Is there anything since you recorded it that you think should be on it and what was the process of deciding what you should list?
The process was that it should be absolutely a train of thought, with the angle that it should be giant things, small things, personal things, public things, historic things, recent things, with the sense that as you get older, everything goes. Even a planet doesn’t last forever. What I found more interesting is what we feel like we should have taken off the list, because people keep getting in touch because we put snoods on the list and they made a comeback the following the year, and we put pagers on the list and then doctors were getting in touch! And the guy from Pro Sound News got in touch and said “people still drink Um Bongo.” It’s my train of thought anyway. But we actually made most of the list in an airport in Japan. We had a really ecstatic gig where everything went really well and the next morning we were really hungover and that got us in a melancholy mood to start writing all these things down. It is a “coming-down” song in some ways. Actually if you listen really carefully to the intro you can hear airport announcements. On the album itself we took attention to detail on what equipment things are recorded on, so for the vintage things we made sure to use the right vintage equipment, but actually there are a lot of things recorded on the iPhone as I travel around. So in ‘All These Things Are Gone’ there’s the ambience of the Japanese airport, the entire melody for ‘Detonate’ is a Dutch ambulance and then added bass and drums to it, and the melody for ‘La Luna’ is just a note of me singing to myself and then kept it and didn’t rerecord it. It’s got that spontaneity of a documentary collection of places we’ve been and things we’ve done.

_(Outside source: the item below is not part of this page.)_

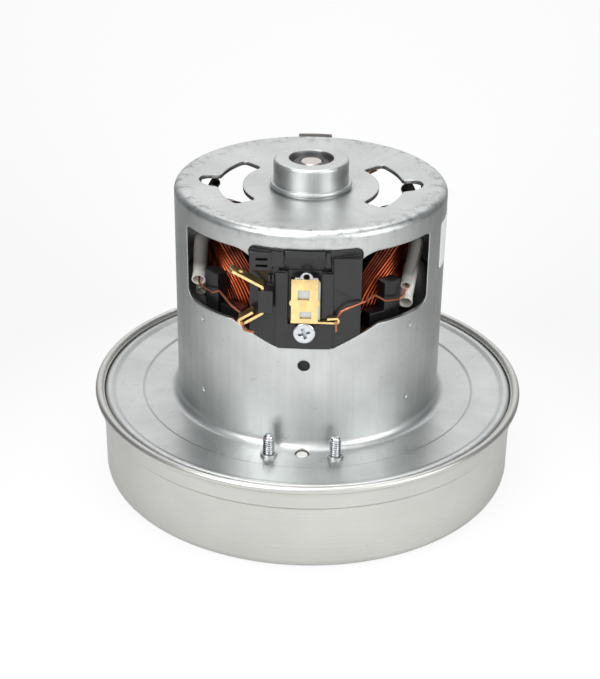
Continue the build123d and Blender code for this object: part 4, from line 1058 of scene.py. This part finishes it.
@dataclass
class ArmatureHead:
    """Winding head at one end of the armature: chords of wire laid over each other round the shaft.

    Attributes:
        word: upper or lower.
        face_z: end of the armature core.
        rise: height of the head, negative when it points down.
        slots: slots of the core.
        wires: wires of each coil that are wound one by one.
        chord_angle: angle that a coil spans.
        outer_r: radii of the wires where they leave a slot.
        inner_r: radius that the chords keep clear of the shaft.
        stray: how far a chord may lie outside that radius.
        bend: power of a chord's bend inwards, below 1 for one that turns in close to its slots.
        steep: power of its rise from the core, likewise.
        fullness: share of the rise that the lowest chords reach, and the highest ones would.
        wire_r: radius of the wire.
        seed: seed of the random draws.
        filling: outline of the body under the chords, as radius and share of the rise.
    """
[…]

Do you have much input yourselves as to what goes into the videos?
Not really. Our relationship with Hans is one where we do pay him, but we can’t afford to pay him what his work is worth, so the payoff is that he has creative control. Sometimes I say “this is commercial and it needs some barriers, like it must be able to be shown on television”, because some of his work is quite extreme. But for the stuff we’re not paying him, he says “you can’t see it until I hand it in” and we’re fine with that because we trust what he does. It’s funny because some of his work is provocative in a lude way, and I’ve seen him at an exhibition where he’s totally happy about that but his parents are there and they have to see like, a woman launching herself onto a dildo, and brings about all these uncertainties about the artistic statement, and he’s totally happy with everyone seeing it apart from his parents! Whoever you are, you can’t get away from that feeling of being funny in front of your parents.
You mentioned about your day job as producing for really mainstream acts (the studio is plastered with disks by the likes of Jessie J, Rizzle Kicks and Bruno Mars), what are you going to be working on this year?

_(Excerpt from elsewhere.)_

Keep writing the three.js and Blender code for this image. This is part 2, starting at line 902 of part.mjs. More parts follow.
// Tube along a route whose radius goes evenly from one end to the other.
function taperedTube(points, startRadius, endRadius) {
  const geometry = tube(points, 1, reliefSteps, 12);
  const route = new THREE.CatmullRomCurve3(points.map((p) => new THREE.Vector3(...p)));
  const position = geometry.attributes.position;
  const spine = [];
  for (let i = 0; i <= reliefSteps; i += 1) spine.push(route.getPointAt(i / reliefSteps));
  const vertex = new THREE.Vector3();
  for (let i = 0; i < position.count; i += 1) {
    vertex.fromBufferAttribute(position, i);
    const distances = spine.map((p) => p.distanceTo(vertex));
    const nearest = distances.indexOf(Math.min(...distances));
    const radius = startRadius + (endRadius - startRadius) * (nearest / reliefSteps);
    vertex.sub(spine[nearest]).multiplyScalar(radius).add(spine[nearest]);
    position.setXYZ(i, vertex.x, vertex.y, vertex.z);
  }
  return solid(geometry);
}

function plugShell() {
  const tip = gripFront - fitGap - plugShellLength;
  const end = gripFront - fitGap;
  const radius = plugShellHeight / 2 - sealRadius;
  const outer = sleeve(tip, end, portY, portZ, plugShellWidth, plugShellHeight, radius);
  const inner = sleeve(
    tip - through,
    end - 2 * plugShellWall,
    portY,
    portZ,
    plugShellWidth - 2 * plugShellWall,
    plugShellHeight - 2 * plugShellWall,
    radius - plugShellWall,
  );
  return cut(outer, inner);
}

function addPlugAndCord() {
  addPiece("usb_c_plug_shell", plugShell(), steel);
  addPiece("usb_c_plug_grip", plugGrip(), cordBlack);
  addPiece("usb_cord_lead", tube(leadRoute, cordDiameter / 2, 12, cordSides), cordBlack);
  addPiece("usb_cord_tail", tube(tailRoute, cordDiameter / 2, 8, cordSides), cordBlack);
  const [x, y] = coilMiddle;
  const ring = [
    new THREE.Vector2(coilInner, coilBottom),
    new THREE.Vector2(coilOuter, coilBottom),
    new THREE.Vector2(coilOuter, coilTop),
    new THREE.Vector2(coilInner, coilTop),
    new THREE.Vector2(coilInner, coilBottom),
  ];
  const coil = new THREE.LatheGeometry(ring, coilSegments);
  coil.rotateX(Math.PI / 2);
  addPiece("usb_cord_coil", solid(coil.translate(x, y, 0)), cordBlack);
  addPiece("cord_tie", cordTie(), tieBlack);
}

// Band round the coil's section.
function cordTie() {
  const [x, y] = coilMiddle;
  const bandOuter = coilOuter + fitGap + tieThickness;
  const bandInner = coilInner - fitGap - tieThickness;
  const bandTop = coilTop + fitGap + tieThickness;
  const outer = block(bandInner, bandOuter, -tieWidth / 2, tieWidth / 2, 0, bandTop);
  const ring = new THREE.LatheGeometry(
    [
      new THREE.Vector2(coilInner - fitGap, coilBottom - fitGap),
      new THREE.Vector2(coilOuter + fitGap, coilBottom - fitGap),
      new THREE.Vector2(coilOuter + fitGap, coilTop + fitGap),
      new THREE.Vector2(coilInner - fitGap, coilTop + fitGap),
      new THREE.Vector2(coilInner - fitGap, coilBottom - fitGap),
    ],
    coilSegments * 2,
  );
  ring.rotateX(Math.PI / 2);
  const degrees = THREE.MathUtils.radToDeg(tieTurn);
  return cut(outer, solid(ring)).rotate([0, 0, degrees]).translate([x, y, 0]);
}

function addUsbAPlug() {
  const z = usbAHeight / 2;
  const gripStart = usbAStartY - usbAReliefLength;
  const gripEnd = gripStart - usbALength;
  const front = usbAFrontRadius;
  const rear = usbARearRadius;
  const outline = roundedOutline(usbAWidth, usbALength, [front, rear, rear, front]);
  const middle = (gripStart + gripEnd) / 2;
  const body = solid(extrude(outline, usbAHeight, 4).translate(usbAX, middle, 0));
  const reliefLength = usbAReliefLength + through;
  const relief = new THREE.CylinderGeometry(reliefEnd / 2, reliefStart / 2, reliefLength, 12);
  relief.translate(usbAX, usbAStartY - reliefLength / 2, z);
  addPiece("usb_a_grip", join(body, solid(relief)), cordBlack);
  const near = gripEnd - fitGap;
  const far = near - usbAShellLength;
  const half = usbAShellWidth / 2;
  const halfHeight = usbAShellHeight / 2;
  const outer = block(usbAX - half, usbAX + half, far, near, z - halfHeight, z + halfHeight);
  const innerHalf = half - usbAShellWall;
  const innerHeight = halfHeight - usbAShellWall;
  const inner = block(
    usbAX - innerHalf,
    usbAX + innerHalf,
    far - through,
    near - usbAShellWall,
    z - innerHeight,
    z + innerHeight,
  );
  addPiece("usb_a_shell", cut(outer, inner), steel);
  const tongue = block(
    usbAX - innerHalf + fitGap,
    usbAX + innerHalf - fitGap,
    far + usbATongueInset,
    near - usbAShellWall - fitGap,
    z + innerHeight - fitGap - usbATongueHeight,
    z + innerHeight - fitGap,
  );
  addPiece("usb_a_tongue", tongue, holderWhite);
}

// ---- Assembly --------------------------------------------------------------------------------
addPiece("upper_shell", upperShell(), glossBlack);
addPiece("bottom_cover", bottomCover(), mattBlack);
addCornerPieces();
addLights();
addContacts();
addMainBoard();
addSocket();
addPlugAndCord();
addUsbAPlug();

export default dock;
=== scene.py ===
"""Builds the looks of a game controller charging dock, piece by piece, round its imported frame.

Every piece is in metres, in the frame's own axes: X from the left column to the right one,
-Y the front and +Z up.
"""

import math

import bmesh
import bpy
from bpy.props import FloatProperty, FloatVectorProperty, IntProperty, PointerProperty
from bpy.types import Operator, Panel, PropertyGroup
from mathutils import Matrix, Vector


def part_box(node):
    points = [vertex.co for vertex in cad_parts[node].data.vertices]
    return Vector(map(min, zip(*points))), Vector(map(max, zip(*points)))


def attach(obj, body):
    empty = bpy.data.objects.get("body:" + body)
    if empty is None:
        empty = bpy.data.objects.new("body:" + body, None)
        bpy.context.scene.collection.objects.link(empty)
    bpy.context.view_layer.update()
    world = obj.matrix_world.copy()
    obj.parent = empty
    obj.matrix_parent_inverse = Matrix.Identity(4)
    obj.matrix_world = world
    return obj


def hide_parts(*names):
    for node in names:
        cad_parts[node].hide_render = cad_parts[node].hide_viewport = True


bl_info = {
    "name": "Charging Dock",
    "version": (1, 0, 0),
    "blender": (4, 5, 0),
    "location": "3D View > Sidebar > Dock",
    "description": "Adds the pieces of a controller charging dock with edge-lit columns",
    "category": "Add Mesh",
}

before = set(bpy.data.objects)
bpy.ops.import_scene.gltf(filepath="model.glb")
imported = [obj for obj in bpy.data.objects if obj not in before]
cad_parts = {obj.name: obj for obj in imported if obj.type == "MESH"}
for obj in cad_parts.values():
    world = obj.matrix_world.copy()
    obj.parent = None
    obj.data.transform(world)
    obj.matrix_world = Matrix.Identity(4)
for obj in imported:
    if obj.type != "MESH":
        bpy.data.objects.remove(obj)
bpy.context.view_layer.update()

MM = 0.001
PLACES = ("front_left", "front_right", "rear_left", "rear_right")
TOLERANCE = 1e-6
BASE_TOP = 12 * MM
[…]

To be honest, things just come in week by week, but this week I’m doing something for DJ Fresh, and Duke Dumont and Axwell, but it’s really a conveyor belt of people calling up and saying “I’m making this track, I need a choir on it or this Disco thing recording or can you write a song over the top of this backing track?” but I’ve got no idea week to week.
How do you pick and choose what you’ll work on?
Almost no musician can make a living out of just being an artist, even someone that looks like they’re successful from just being an artist, they’re probably making it from being a celebrity. A lot of musicians can do their own creative statement, but then also do someone else’s project and be the craftsmen behind it. When I’m working on other people’s records, I take no claim on it, it’s someone else’s statement, I can either like it or not like it, if they ask me to do it I’ll try and help them make it a record. I don’t really ever say no to anything – it’s my job!
We watched your video for ‘Got Your Number’ from back in 2003…
Good Lord is that on the Internet?!
It is! On YouTube, and featuring the 118-118 duo. Did you know at the time that you had odds of being Christmas Number One?
This was a bit of a weird thing… It only really makes sense if you were in the UK in 2003! But when 118-188 started, they launched with these ‘70s runners with the Rocky theme and when it was fresh and a cultural phenomenon and it became a bit of an in-joke in the country, like stag nights were going out dressed as them and going clubbing. The Rocky theme is iconic and there hadn’t been a Disco remix of it, so, as joke, we did one. It wasn’t even meant to be a Young Punx thing, because we sent some music over to Judge Jules and also sent him this is a laugh and then he started playing it relentlessly on Radio 1 saying that it was The Young Punx and we were committed then! I could write a whole novel called ‘Got Your Number’ on how to go from unknown to 25/1 Christmas Number One to a record label making strategic cock ups so that the record isn’t even released, all over the course of six weeks!
At the end of the video, there are two guys in a limo with “Young Punx” written across their t-shirts; is that you and Nathan?
That’s actually me and my friend, Cameron. See, The Young Punx started with me and Cameron, and we sent our demos to Nathan when he was working at EMI and instead of signing us to EMI, he left and joined The Young Punx! Now, Cameron is head of Fox Films in the UK, so he still has some creative input, but we’ve swapped Cameron out and Nathan came fairly early on as my DJing partner. I can’t believe you brought up 118 though – we’ve spent years trying to hide from it! At first it was massive, and then we were a duo that did a novelty record, but there was actually a bigger picture; we took things out of popular culture and retextualised them like, is it a joke or is it serious? It’s taken us a number of years to put it in the context of other work we’ve done. It’s actually a classic example of getting things wrong in the music industry because the A&R man said “The video’s gonna be really easy; just get a load of birds with big tits, running around jogging and the breasts will jumpy up and down, it will be brilliant!” And we were like, “no, we can’t do that, we’re fat too arty.” And the whole idea was that anyone could be the 118 guys, so they got these kids dressed up as them, and they spent the budget of a high-budget video, but trying to make it look Indie and edgy so we got a cheap video while spending 50 grand’s worth of budget we’d never see again. But, you live and learn!
And where will fans be able to see you live this year?
We’ve got a couple of things booked for Germany, Austria, the UK, Japan, but the booking for the year will start to fill up.